We're looking at different types of signal emission from more or less the same subset of celestial objects - end stage stellar systems with compact masses and relativistic dynamics ie. large and moving fast, giving out some rhythmic signal not varying too much in time frequency.

[ There are non-rhythmic and/or rapidly evolving sources for sure, but we don't do those here. ]

So take something like the Sun, but several times its mass or even as a binary system, and let it get old over billions of years with the nuclear fires burning out. Gravity wins in the end so contraction to large masses in small volumes ( compaction ) occurs where spin and magnetic fields magnify in strength during that process. There are alot of variants upon what you wind up with - black holes, neutron stars, white dwarfs, binary combinations of same etc.

By as yet poorly defined mechanisms they beam electromagnetic radiation ( we look at radio waves and gamma rays ) that looks cyclic to us on Earth if the overall geometry is right. Think lighthouse. We point a radio-telescope or satellite borne gamma-detector in various sky directions in the hope of something to find - again of rhythmic type.

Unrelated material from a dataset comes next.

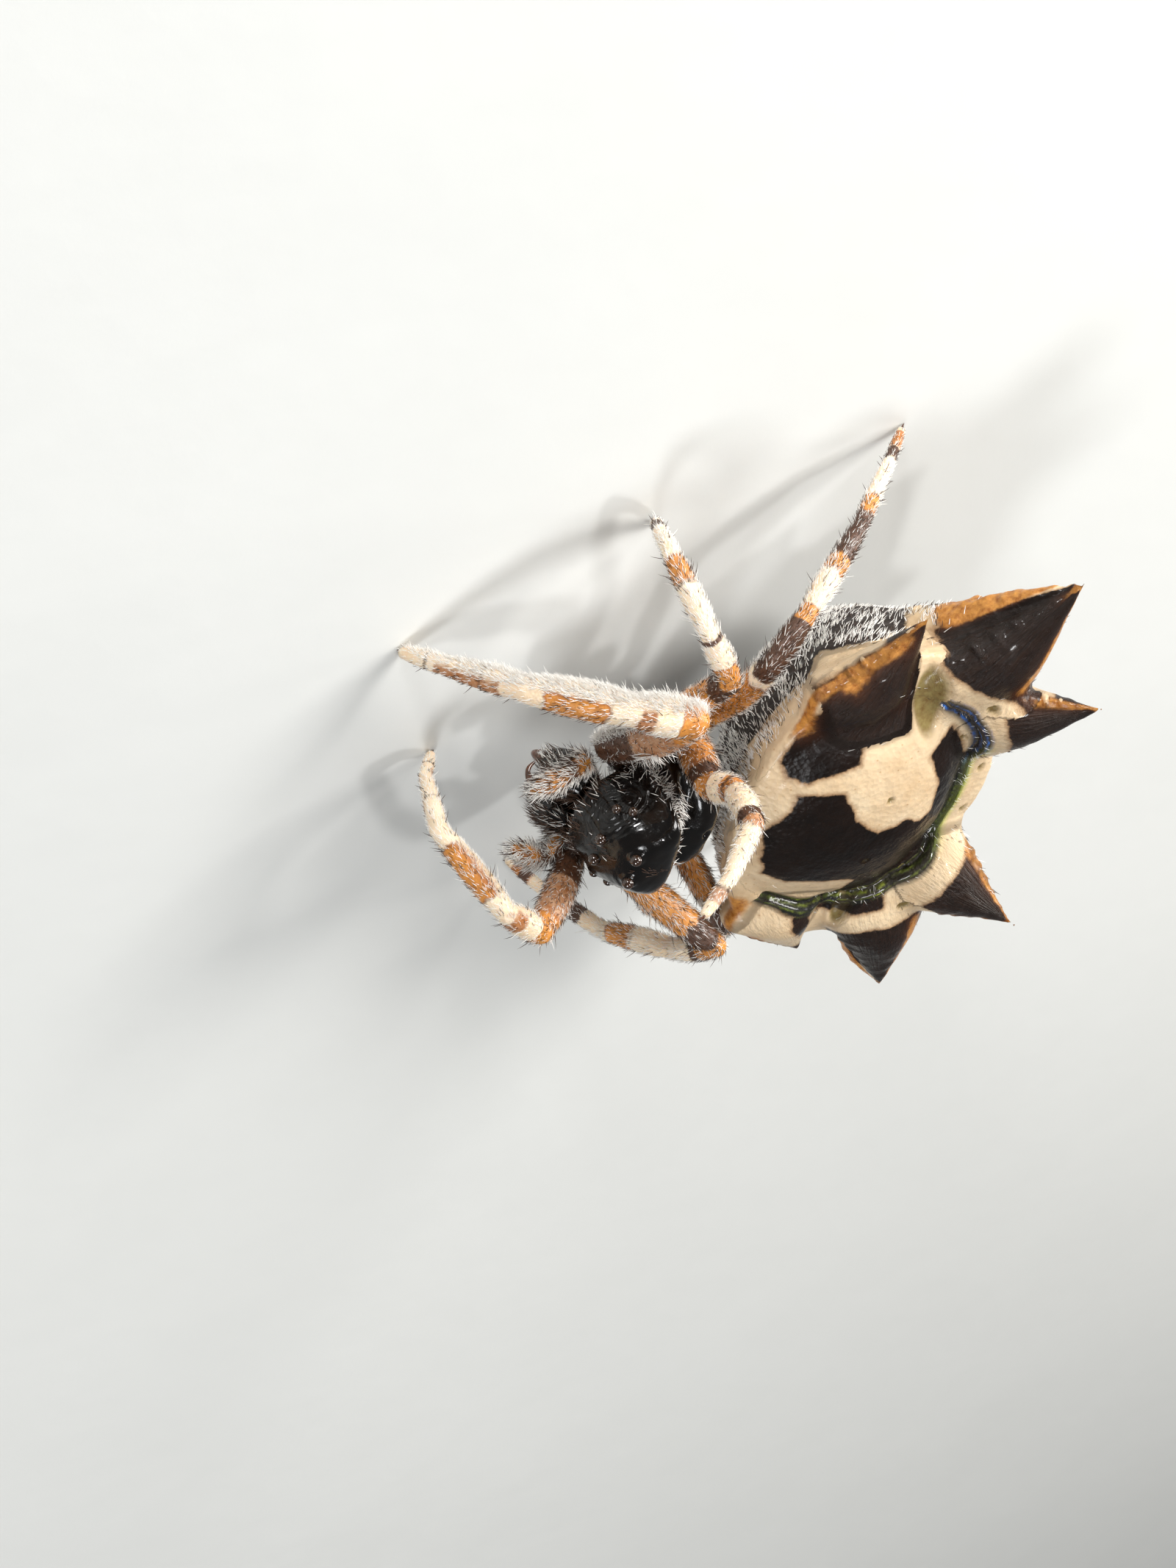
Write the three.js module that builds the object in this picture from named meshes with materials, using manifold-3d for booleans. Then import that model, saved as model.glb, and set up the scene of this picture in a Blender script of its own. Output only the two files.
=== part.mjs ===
// Six-spined orb weaver spider, life size, standing with one leg tucked up.
// Millimetres, +Z up. The body is built round the middle of the carapace, with the head towards +X
// and the spider's left towards +Y, and the whole group is then set down with the middle of its
// bounding box's base at the origin.
import * as THREE from "three";
import { mergeVertices } from "three/addons/utils/BufferGeometryUtils.js";
import Module from "manifold-3d";

// ---- driving dimensions, mm -------------------------------------------------------------------
const FLOOR = -2.8; // height of the ground below the middle of the carapace
const GAP = 0.03; // clearance between pieces that touch in life

const CARAPACE = {
  middle: 0.12,
  halfLength: 1.52,
  thoraxHalfWidth: 1.28,
  headHalfWidth: 0.98,
  underside: -0.34,
};
const HUMPS = {
  // along x, height above the underside, reach along x, and how flat the top is
  head: { x: 0.9, height: 1.48, reach: 0.88, flatness: 4 },
  thorax: { x: -0.42, height: 1.12, reach: 0.72, flatness: 2 },
};
const EYES = [
  // place on the carapace as a turn from straight ahead, in degrees, and a share of the way out
  // from its middle, and radius
  { name: "front_middle", turn: 8, spread: 0.93, radius: 0.1 },
  { name: "rear_middle", turn: 13, spread: 0.76, radius: 0.1 },
  { name: "front_side", turn: 42, spread: 0.97, radius: 0.08 },
  { name: "rear_side", turn: 52, spread: 0.95, radius: 0.08 },
];
const EYE_STAND_OUT = 0.45; // how far an eye's middle is above the carapace, in radii
const CHELICERA = { at: [1.42, 0.4, -0.95], half: [0.4, 0.36, 0.56], lean: 0.16 };
const FANG = { root: [1.62, 0.3, -1.53], tip: [1.32, 0.1, -1.82], radius: 0.1 };
const PALP = {
  path: [
    [1.24, 0.8, -0.84],
    [1.52, 1.04, -0.62],
    [1.88, 1.0, -0.48],
    [2.38, 0.7, -0.56],
  ],
  radii: [0.13, 0.2, 0.23, 0.24],
};
const STERNUM = { at: [-0.05, 0, -0.69], half: [0.82, 0.6, 0.33] };
const MOUTH = { at: [0.98, 0, -0.92], half: [0.25, 0.42, 0.24] };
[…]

We haven't yet, but are optimistic of, detecting gravitational waves from the very same objects. This is not a lighthouse, rather more like omnidirectional broadcast. We use essentially omnidirectional receivers in a network to confidently detect and locate. These convert 'spacetime' displacements to a fluctuant photon count and thence to an electrical signal.

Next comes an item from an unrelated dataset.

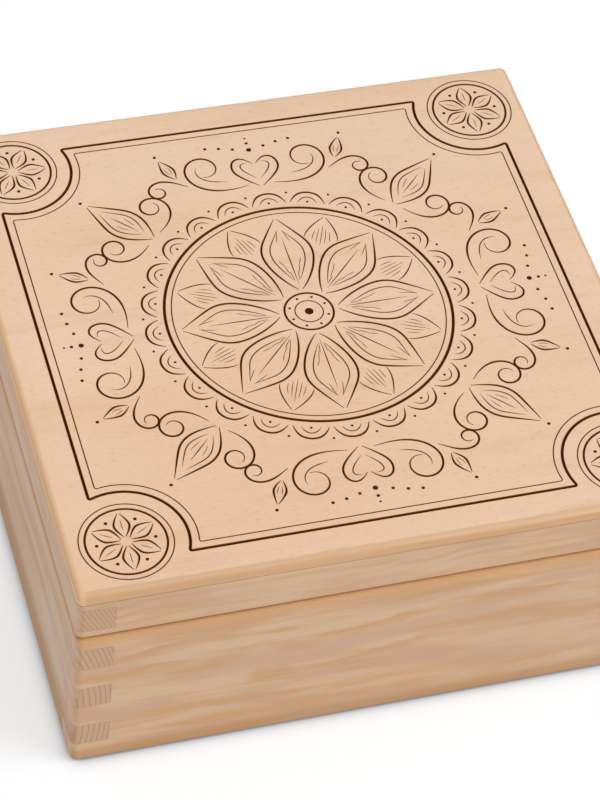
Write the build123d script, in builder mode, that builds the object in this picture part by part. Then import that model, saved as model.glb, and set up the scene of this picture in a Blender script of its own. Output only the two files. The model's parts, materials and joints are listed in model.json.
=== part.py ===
from build123d import *
from math import atan2, degrees
import os

os.makedirs("parts", exist_ok=True)

# Keepsake box in solid pine: a finger-jointed carcase, sawn round into a base and a lid,
# with a plywood plate on the lid and two let-in butt hinges along the back.
# Millimetres. +Z up, front towards -Y, origin at the centre of the underside.

# Carcase
box_width = 200.0  # outside, left to right
box_depth = 200.0  # outside, front to back
board = 12.0  # thickness of every pine board
finger = 9.8  # height of one finger of the corner joints
rim_height = 64.5  # top edge of the base
saw_gap = 0.3  # gap all round between the closed lid and the base
frame_top = 81.0  # top edge of the lid frame, under the plate
corner_radius = 2.5  # upright corners, sanded
underside_radius = 2.0  # outer bottom edge of the base
base_rim_radius = 2.0  # outer top edge of the base
lid_rim_radius = 1.5  # outer bottom edge of the lid
seam_chamfer = 0.3  # outer edges that meet at the plate's glue line

# Plywood
plate = 3.0  # thickness of the lid plate
plate_radius = 2.4  # round-over of its top edge
panel = 3.0  # thickness of the bottom panel
panel_lift = 3.0  # from the underside up to the panel
groove_depth = 4.0  # of the groove that holds the panel, in every board
panel_play = 0.2  # between the panel's edge and the foot of the groove

# Hinges
hinge_spread = 120.0  # between the middles of the two hinges
leaf_length = 25.0  # along the pin
leaf_width = 8.6  # from the pin's axis to the leaf's far edge
leaf_thickness = 1.0
leaf_play = 0.1  # between the leaf's edge and its recess
knuckle_count = 3
knuckle_gap = 0.2  # between neighbouring knuckles
knuckle_radius = 2.0
knuckle_room = 0.3  # from the knuckles to the wood and to the other leaf
pin_inset = 1.0  # of the pin's axis from the back face: it sets how far the lid opens
pin_radius = 0.9
pin_play = 0.05  # round the pin in the lid's knuckles, which turn on it

# Screws
screw_spread = 15.0  # between the two screws of a leaf
screw_line = 4.9  # from the pin's axis to the screws
head_radius = 2.0  # the countersunk head is as deep as the leaf is thick
shank_radius = 1.0
screw_length = 10.0
pilot_play = 0.05  # round the shank in the wood

# Worked out from these
inner_width = box_width - 2 * board
inner_depth = box_depth - 2 * board
lid_rim = rim_height + saw_gap
pin_y = box_depth / 2 - pin_inset
pin_z = rim_height + saw_gap / 2
hinge_places = {"left": -hinge_spread / 2, "right": hinge_spread / 2}
leaf_edge_y = pin_y - leaf_width
screw_y = pin_y - screw_line
knuckle_pitch = leaf_length / knuckle_count
head_slope = degrees(atan2(head_radius - shank_radius, leaf_thickness))


def save(part, name):
    part.label = name
    export_step(part, f"parts/{name}.step")


# The corner joints: the side boards hold every second finger, counted up from the underside.
side_finger_levels = [finger * n for n in range(1, int(frame_top / finger), 2)]


def board_ring(low, high):
    with BuildPart() as ring:
        with BuildSketch(Plane.XY.offset(low)):
            RectangleRounded(box_width, box_depth, corner_radius)
            Rectangle(inner_width, inner_depth, mode=Mode.SUBTRACT)
        extrude(amount=high - low)
    return ring.part


def outer_edges(part, side):
    return part.faces().sort_by(Axis.Z)[side].outer_wire().edges()


def hinge_recesses(rim, out):
    # Room for one hinge leaf on each side: its flat sits flush in the rim at that level, and a
    # round channel clears the knuckles of both leaves. out is the way out of the wood, 1 or -1.
    with BuildPart() as recesses:
        with BuildSketch(Plane.XY.offset(rim)):
            for hinge_x in hinge_places.values():
                with Locations((hinge_x, (leaf_edge_y - leaf_play + pin_y) / 2)):
                    Rectangle(leaf_length + 2 * leaf_play, leaf_width + leaf_play)
        extrude(amount=-out * leaf_thickness)
        for hinge_x in hinge_places.values():
            channel_start = hinge_x - leaf_length / 2 - leaf_play
            with BuildSketch(Plane.YZ.offset(channel_start)):
                with Locations((pin_y, pin_z)):
                    Circle(knuckle_radius + knuckle_room)
            extrude(amount=leaf_length + 2 * leaf_play)
        with BuildSketch(Plane.XY.offset(rim)):
            for hinge_x in hinge_places.values():
                with Locations((hinge_x, screw_y)):
                    with GridLocations(screw_spread, 0, 2, 1):
                        Circle(shank_radius + pilot_play)
        extrude(amount=-out * screw_length)
    return recesses.part


# Base carcase, still in one piece
with BuildPart() as base_ring:
    add(board_ring(0, rim_height))
    fillet(outer_edges(base_ring, 0), underside_radius)
    fillet(outer_edges(base_ring, -1), base_rim_radius)
    with BuildSketch(Plane.XY.offset(panel_lift)):
        Rectangle(inner_width + 2 * groove_depth, inner_depth + 2 * groove_depth)
    extrude(amount=panel, mode=Mode.SUBTRACT)
    add(hinge_recesses(rim_height, 1), mode=Mode.SUBTRACT)

# Lid frame, still in one piece
with BuildPart() as lid_ring:
    add(board_ring(lid_rim, frame_top))
    fillet(outer_edges(lid_ring, 0), lid_rim_radius)
    chamfer(outer_edges(lid_ring, -1), seam_chamfer)
    add(hinge_recesses(lid_rim, -1), mode=Mode.SUBTRACT)

# What the left and right boards take of the carcase: the length between the front and back
# boards, and at each corner the fingers that interlock with them.
with BuildPart() as side_spaces:
    with BuildSketch():
        with GridLocations(box_width - board, 0, 2, 1):
            Rectangle(board, inner_depth)
    extrude(amount=frame_top)
    for level in side_finger_levels:
        with BuildSketch(Plane.XY.offset(level)):
            with GridLocations(box_width - board, box_depth - board, 2, 2):
                Rectangle(board, board)
        extrude(amount=finger)


def half_space(plane):
    # The whole half of the box on the positive side of an upright plane through its middle
    with BuildPart() as half:
        with BuildSketch(plane):
            Rectangle(2 * box_width, 4 * frame_top)
        extrude(amount=box_width)
    return half.part


half_spaces = {
    "front": half_space(Plane.XZ),
    "back": half_space(-Plane.XZ),
    "left": half_space(-Plane.YZ),
    "right": half_space(Plane.YZ),
}

# Each ring parts into four interlocking boards.
for ring, ring_name in ((base_ring, "base_{}_board"), (lid_ring, "lid_{}_rail")):
    for side, half in half_spaces.items():
        with BuildPart() as board_piece:
            add(ring.part)
            is_side_board = side in ("left", "right")
            add(side_spaces.part, mode=Mode.INTERSECT if is_side_board else Mode.SUBTRACT)
            add(half, mode=Mode.INTERSECT)
        save(board_piece.part, ring_name.format(side))

# Bottom panel, loose in its groove
with BuildPart() as bottom_panel:
    with BuildSketch(Plane.XY.offset(panel_lift)):
        panel_overlap = 2 * (groove_depth - panel_play)
        Rectangle(inner_width + panel_overlap, inner_depth + panel_overlap)
    extrude(amount=panel)
save(bottom_panel.part, "bottom_panel")

# Lid plate, glued over the whole frame
with BuildPart() as lid_top_plate:
    with BuildSketch(Plane.XY.offset(frame_top)):
        RectangleRounded(box_width, box_depth, corner_radius)
    extrude(amount=plate)
    chamfer(outer_edges(lid_top_plate, 0), seam_chamfer)
    fillet(outer_edges(lid_top_plate, -1), plate_radius)
save(lid_top_plate.part, "lid_top_plate")


def hinge_leaf(hinge_x, rim, out, own_knuckles, bore_radius):
    # out is the way out of the wood that the leaf is let into: 1 on the base, -1 on the lid.
    start_x = hinge_x - leaf_length / 2
    with BuildPart() as leaf:
        with BuildSketch(Plane.XY.offset(rim)):
            with Locations((hinge_x, pin_y - leaf_width / 2)):
                Rectangle(leaf_length, leaf_width)
        extrude(amount=-out * leaf_thickness)
        with BuildSketch(Plane.YZ.offset(start_x)):
            with Locations((pin_y, pin_z)):
                Circle(knuckle_radius)
        extrude(amount=leaf_length)
        # the other leaf's knuckles turn in these gaps
        clear = knuckle_radius + knuckle_room
        for n in range(knuckle_count):
            if n not in own_knuckles:
                gap_start = max(knuckle_pitch * n - knuckle_gap / 2, 0)
                gap_end = min(knuckle_pitch * (n + 1) + knuckle_gap / 2, leaf_length)
                with BuildSketch(Plane.YZ.offset(start_x + gap_start)):
                    with Locations((pin_y, pin_z)):
                        Rectangle(2 * clear, 2 * clear)
                extrude(amount=gap_end - gap_start, mode=Mode.SUBTRACT)
        with BuildSketch(Plane.YZ.offset(start_x)):
            with Locations((pin_y, pin_z)):
                Circle(bore_radius)
        extrude(amount=leaf_length, mode=Mode.SUBTRACT)
        # countersunk screw holes, widest on the face towards the other leaf
        hole_plane = Plane(origin=(hinge_x, screw_y, rim), x_dir=(1, 0, 0), z_dir=(0, 0, out))
        with BuildSketch(hole_plane):
            with GridLocations(screw_spread, 0, 2, 1):
                Circle(head_radius)
        extrude(amount=-leaf_thickness, taper=head_slope, mode=Mode.SUBTRACT)
    return leaf.part


def wood_screws(hinge_x, rim, out):
    # Two countersunk screws with their heads flush in a leaf
    with BuildPart() as screw:
        with BuildSketch(Plane.XZ):
            with BuildLine():
                Polyline(
                    (0, 0),
                    (head_radius, 0),
                    (shank_radius, -leaf_thickness),
                    (shank_radius, -screw_length),
                    (0, -screw_length),
                    close=True,
                )
            make_face()
        revolve(axis=Axis.Z)
    head_plane = Plane(origin=(hinge_x, screw_y, rim), x_dir=(1, 0, 0), z_dir=(0, 0, out))
    with BuildPart() as pair:
        with Locations(head_plane):
            with GridLocations(screw_spread, 0, 2, 1):
                add(screw.part)
    return pair.part


base_knuckles = range(0, knuckle_count, 2)
lid_knuckles = range(1, knuckle_count, 2)

for side, hinge_x in hinge_places.items():
    base_leaf = hinge_leaf(hinge_x, rim_height, 1, base_knuckles, pin_radius)
    lid_leaf = hinge_leaf(hinge_x, lid_rim, -1, lid_knuckles, pin_radius + pin_play)
    save(base_leaf, f"{side}_hinge_base_leaf")
    save(lid_leaf, f"{side}_hinge_lid_leaf")
    save(wood_screws(hinge_x, rim_height, 1), f"{side}_hinge_base_screws")
    save(wood_screws(hinge_x, lid_rim, -1), f"{side}_hinge_lid_screws")

    # The pin is tight in the base leaf's knuckles.
    with BuildPart() as hinge_pin:
        with BuildSketch(Plane.YZ.offset(hinge_x - leaf_length / 2)):
            with Locations((pin_y, pin_z)):
                Circle(pin_radius)
        extrude(amount=leaf_length)
    save(hinge_pin.part, f"{side}_hinge_pin")
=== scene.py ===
import json
import math

import bpy
from mathutils import Matrix, Quaternion, Vector

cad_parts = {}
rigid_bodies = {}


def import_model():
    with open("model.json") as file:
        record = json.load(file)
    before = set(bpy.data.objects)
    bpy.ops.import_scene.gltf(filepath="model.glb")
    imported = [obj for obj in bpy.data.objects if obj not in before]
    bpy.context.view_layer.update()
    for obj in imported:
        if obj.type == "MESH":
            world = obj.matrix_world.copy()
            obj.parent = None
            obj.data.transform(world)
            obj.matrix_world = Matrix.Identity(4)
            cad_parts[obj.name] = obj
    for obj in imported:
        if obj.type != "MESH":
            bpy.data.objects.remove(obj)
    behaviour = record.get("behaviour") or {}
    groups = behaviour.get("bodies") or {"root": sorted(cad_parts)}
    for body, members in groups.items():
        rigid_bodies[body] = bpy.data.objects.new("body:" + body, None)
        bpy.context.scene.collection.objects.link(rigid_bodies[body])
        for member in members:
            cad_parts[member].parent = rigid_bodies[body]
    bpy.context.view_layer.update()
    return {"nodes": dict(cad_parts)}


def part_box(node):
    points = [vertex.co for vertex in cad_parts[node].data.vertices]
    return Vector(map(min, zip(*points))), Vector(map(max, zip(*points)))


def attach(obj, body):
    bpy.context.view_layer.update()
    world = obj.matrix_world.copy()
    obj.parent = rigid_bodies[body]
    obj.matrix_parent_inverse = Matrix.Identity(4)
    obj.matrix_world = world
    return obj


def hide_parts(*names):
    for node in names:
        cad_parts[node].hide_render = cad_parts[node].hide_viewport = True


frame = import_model()
nodes = frame["nodes"]
mm = 0.001


# shader maths, written as Python expressions


class Wire:
    # one output of a node: arithmetic on it adds Math nodes to its material
    def __init__(self, finish, socket):
        self.finish = finish
        self.socket = socket

    def maths(self, operation, *others):
        return self.finish.node("Math", {"operation": operation}, (self, *others))

    def __add__(self, other):
        return self.maths("ADD", other)

    def __sub__(self, other):
        return self.maths("SUBTRACT", other)

    def __rsub__(self, other):
        return self.finish.node("Math", {"operation": "SUBTRACT"}, (other, self))

    def __mul__(self, other):
        return self.maths("MULTIPLY", other)

    def __truediv__(self, other):
        return self.maths("DIVIDE", other)

    def __pow__(self, other):
        return self.maths("POWER", other)

    __radd__ = __add__
    __rmul__ = __mul__

    def __abs__(self):
        return self.maths("ABSOLUTE")


class Finish:
    # one material, built up node by node
    def __init__(self, name):
        self.material = bpy.data.materials.new(name)
        self.material.use_nodes = True
        self.tree = self.material.node_tree
        self.tree.nodes.clear()

    def node(self, kind, settings, sockets, output=0):
        made = self.tree.nodes.new("ShaderNode" + kind)
        for name, value in settings.items():
            if name == "stops":
                while len(made.color_ramp.elements) < len(value):
                    made.color_ramp.elements.new(0.5)
                for element, (place, colour) in zip(made.color_ramp.elements, value):
                    element.position = place
                    element.color = colour
            else:
                setattr(made, name, value)
        named = sockets if isinstance(sockets, dict) else dict(enumerate(sockets))
        for name, value in named.items():
            if isinstance(value, Wire):
                self.tree.links.new(value.socket, made.inputs[name])
            else:
                made.inputs[name].default_value = value
        return Wire(self, made.outputs[output])

    def place(self):  # where a point is on the object, in millimetres
        here = self.node("TexCoord", {}, {}, "Object")
        return [self.node("SeparateXYZ", {}, (here,), axis) * 1000 for axis in "XYZ"]

    def facing(self):  # which way the surface faces across the object, on X and on Y
        normal = self.node("TexCoord", {}, {}, "Normal")
        return [self.node("SeparateXYZ", {}, (normal,), axis) for axis in "XY"]

    def point(self, x, y, z):
        return self.node("CombineXYZ", {}, (x, y, z))

    def noise(self, where, scale=1.0, detail=2.0, roughness=0.5):
        sockets = {"Vector": where, "Scale": scale, "Detail": detail, "Roughness": roughness}
        return self.node("TexNoise", {}, sockets)

    def ease(self, value, low, high):  # a smooth step from 0 at low to 1 at high
        sockets = {"Value": value, "From Min": low, "From Max": high}
        return self.node("MapRange", {"interpolation_type": "SMOOTHSTEP"}, sockets)

    def mix(self, share, first, second, how="MIX"):
        settings = {"data_type": "RGBA", "blend_type": how}
        return self.node("Mix", settings, {0: share, 6: first, 7: second}, 2)

    def surface(self, sockets, height=None, bump=0.0, bumpDepth=0.0001):
        if height is not None:
            lift = {"Strength": bump, "Distance": bumpDepth, "Height": height}
            sockets = {**sockets, "Normal": self.node("Bump", {}, lift)}
        shader = self.node("BsdfPrincipled", {}, sockets)
        output = self.tree.nodes.new("ShaderNodeOutputMaterial")
        self.tree.links.new(shader.socket, output.inputs["Surface"])
        return self.material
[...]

In all cases we here at E@H look at a time series of readings from some instrument(s). We have to reliably find some regularity within this series in the presence of a whole host of confounding factors - from stuff happening in the sky to stuff happening on Earth to stuff happening within our instruments themselves. All this stuff of non-science interest we collectively call 'noise'.

Generically this goes by the moniker 'signal processing' which is a highly computationally expensive task for the large data sets we receive. This is why E@H exists as the computing power required readily dwarfs the assets held by various science groups. So we ask the public to donate the use of their personal equipment, internet bandwidth, power costs and time. For which we are ever grateful !! :-)

Now if you're in the mood to punish yourself with some of the technical detail, general algorithmic approach, underlying mathematics etc then might I recommend at least a browse thru my Fourier Stuff threads stickied here in the Science section. Start at Part 1 .... :-)

Cheers, Mike.

I have made this letter longer than usual because I lack the time to make it shorter ...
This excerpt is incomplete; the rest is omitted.